There is a question around the prominence of fairness in the Code of Ethics. It only appears once but takes on a greater role in discussions around the concept of “public interest”. How does one decide what is fair? It is contextual. People do not like unexplained unfairness, but are more accepting of explained unfairness. What is fair might be too subjective a perception to build into a system.

Fair dealing in the code of ethics is more to do with client relationships eg, dealing with vulnerable people. Perceptions of fair dealing are very subjective.

People are getting better at fooling systems (and being fooled by them).

The issue with linking ethics and AI is that it’s an attempt to quantify through a system ,whereas many these questions are contextual.

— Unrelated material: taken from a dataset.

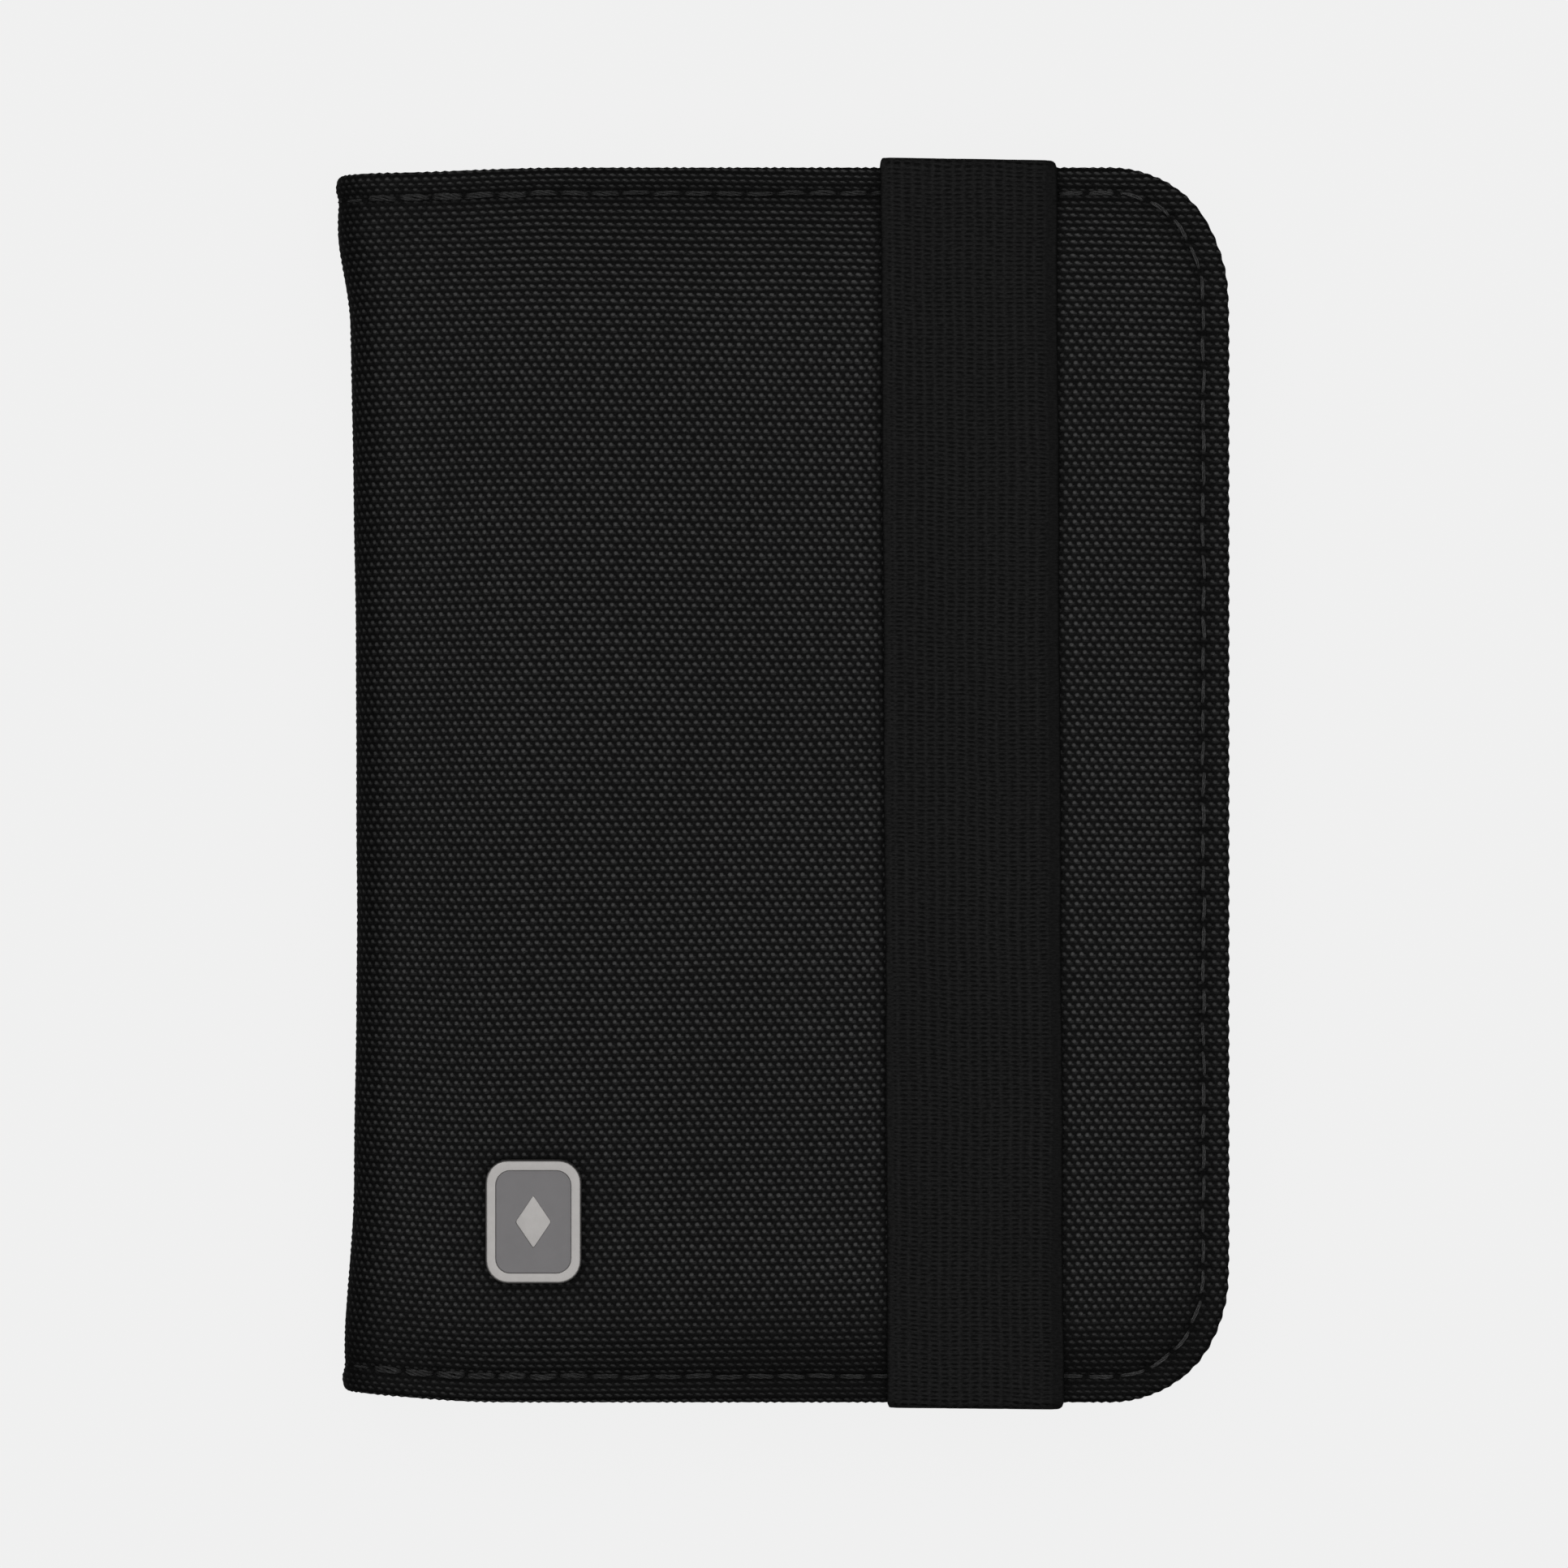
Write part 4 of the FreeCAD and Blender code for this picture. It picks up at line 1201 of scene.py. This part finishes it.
def build_covers(cloth, sewn, lining):
    """Outer cloth, edge stitches and lining of both covers, each wrapped round half of the spine."""
    wrap, inner_wrap = Wrap(LEFT, THICK), Wrap(LEFT + LINING_INWARD, LINING_HIGH[2])
    seam, puff = Seam(wrap.left), Puff(wrap.left)
    thin = LINING_LOW[2] - LINING_HIGH[2]
    sides = (("front", "front_cover", False, SWELL), ("back", "back_cover", True, 0.0))
    for side, body, mirrored, crown in sides:
        cover = Cover(wrap, seam, puff, crown, badge=not mirrored)
        outer = cover_cloth(f"{side}_cover_cloth", cover, mirrored, cloth)
        sewing = stitches(f"{side}_edge_stitches", cover, mirrored, sewn, STITCH_SEEDS[side])
        inner = lining_cloth(f"{side}_lining_cloth", inner_wrap, thin, mirrored, lining)
        for piece in (outer, sewing, inner):
            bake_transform(piece)
        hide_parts(f"{side}_shell", "spine_shell")
        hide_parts(f"{side}_edge_stitching")
        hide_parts(f"{side}_lining", "spine_lining")
    return inner_wrap


def build_band(elastic):
    """Both halves of the band, and the turns that take them down to the back cover's seams."""
    path = BandPath()
    for side, word in ((1, "top"), (-1, "bottom")):
        span = band_strip(f"band_{word}_half", path, 0.0, BAND_SPLIT, side, elastic)
        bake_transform(span)
        turn = band_strip(f"band_{word}_turn_strip", path, BAND_SPLIT, path.length, side, elastic)
        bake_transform(turn)
        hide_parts("band_front_span")
        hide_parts(f"band_{word}_turn", f"band_{word}_tail")


def build_pockets(pocket, sewn):
    """The slip pocket and the stepped card slots over it, each with its mouth topstitched."""
    for n, node in enumerate(("slip_pocket", "card_slot_1", "card_slot_2", "card_slot_3")):
        panel = place(pocket_panel(f"{node}_cloth", node, pocket, (0.7 * n, 0.4 * n)), "front_cover",
                      "pocket_cloth", node)
        low, high = box_mm(node)
        mouth = high[1] - MOUTH_SEAM
        start, end = (low[0] + 1, mouth), (RIGHT - MOUTH_SEAM_END, mouth)
        row = topstitch(f"{node}_topstitch", start, end, low[2], sewn)
        place(row, "front_cover", "sewing_thread")


def build_sleeve(inner_wrap, pocket, tape, sewn):
    """The passport sleeve on the back cover, and the tape along the spine."""
    place(spine_tape(inner_wrap, tape), "spine", "binding_tape")
    gusset, panel = sleeve_gusset(pocket), sleeve_panel(pocket)
    place(gusset, "back_cover", "pocket_cloth", "passport_sleeve_gusset")
    place(panel, "back_cover", "pocket_cloth", "passport_sleeve_panel")
    place(mouth_binding(tape), "back_cover", "binding_tape", "passport_sleeve_binding")
    place(bartack_threads(sewn), "back_cover", "sewing_thread", "passport_sleeve_bartacks")


def dress_hidden_nodes(metal):
    """Materials for the CAD nodes that stay as they are, inside the covers and under the badge."""
    dressed = {"badge_backing_plate": metal}
    for side in ("back", "front"):
        dressed[f"{side}_foam"] = hidden_layer("pad_foam", 0.2, 0.3, 3.0)
        dressed[f"{side}_board"] = hidden_layer("stiff_board", 0.01, 0.03, 0.8)
        dressed[f"{side}_shield"] = hidden_layer("shielding", 0.5, 0.6, 0.5, 0.8)
    for node, material in dressed.items():
        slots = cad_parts[node].data.materials
        slots.clear()
        slots.append(material)


def build():
    cloth, elastic, sewn = ballistic_cloth(), elastic_cloth(), thread()
    lining = fine_cloth("lining_cloth", grey(0.01), grey(0.075, (0.97, 1.0, 1.05)), 0.3, ripstop=4.5)
    pocket = fine_cloth("pocket_cloth", grey(0.002), grey(0.034), 0.55)
    metal, enamel, tape = satin_metal(), grey_enamel(), ribbed_tape()
    inner_wrap = build_covers(cloth, sewn, lining)
    build_band(elastic)
    place(badge_frame(metal), "front_cover", "satin_metal", "badge_frame")
    place(badge_motif(metal), "front_cover", "satin_metal")
    place(badge_enamel(enamel), "front_cover", "grey_enamel", "badge_enamel")
    build_pockets(pocket, sewn)
    build_sleeve(inner_wrap, pocket, tape, sewn)
    dress_hidden_nodes(metal)


build()
studio()


def corners(low_high):
    return [list(corner) for corner in low_high]


{"cad": corners((cad_low, cad_high)), "visual": corners(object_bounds())}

How much are we willing to pay for the right answer? There is a power relationship between the purchaser and supplier of a system and possibly prohibitive entry costs.

The role for accountants will be developing an assurance framework to determine whether firms/systems are operating in accordance with ethical principles. Implementation will be key.


AI only gives a probable answer, so additional governance is required as a result. Lack of understanding of new technologies is a big issue and those reliant on junior members of staff will require education. Where does accountability lie?

How do we go through the lifecycle of an AI system, including transfer to different software systems and the training that would be required. Should there be a fundamental change or incremental evolution?

Black box computers are likely to make a lot of mistakes. We are in the spotlight every time a system is to blame. There needs to be a big jump in understanding not only our data but that of our clients. The ethical principles of the profession will remain important. Professional scepticism is key.

As technology becomes more complex we need to ensure that a human reviewing the output of the machine understands how the machine has reached its conclusion. It will be essential that the machine can explain the basis for its decision, so that a human can assess the reasonableness of the decision.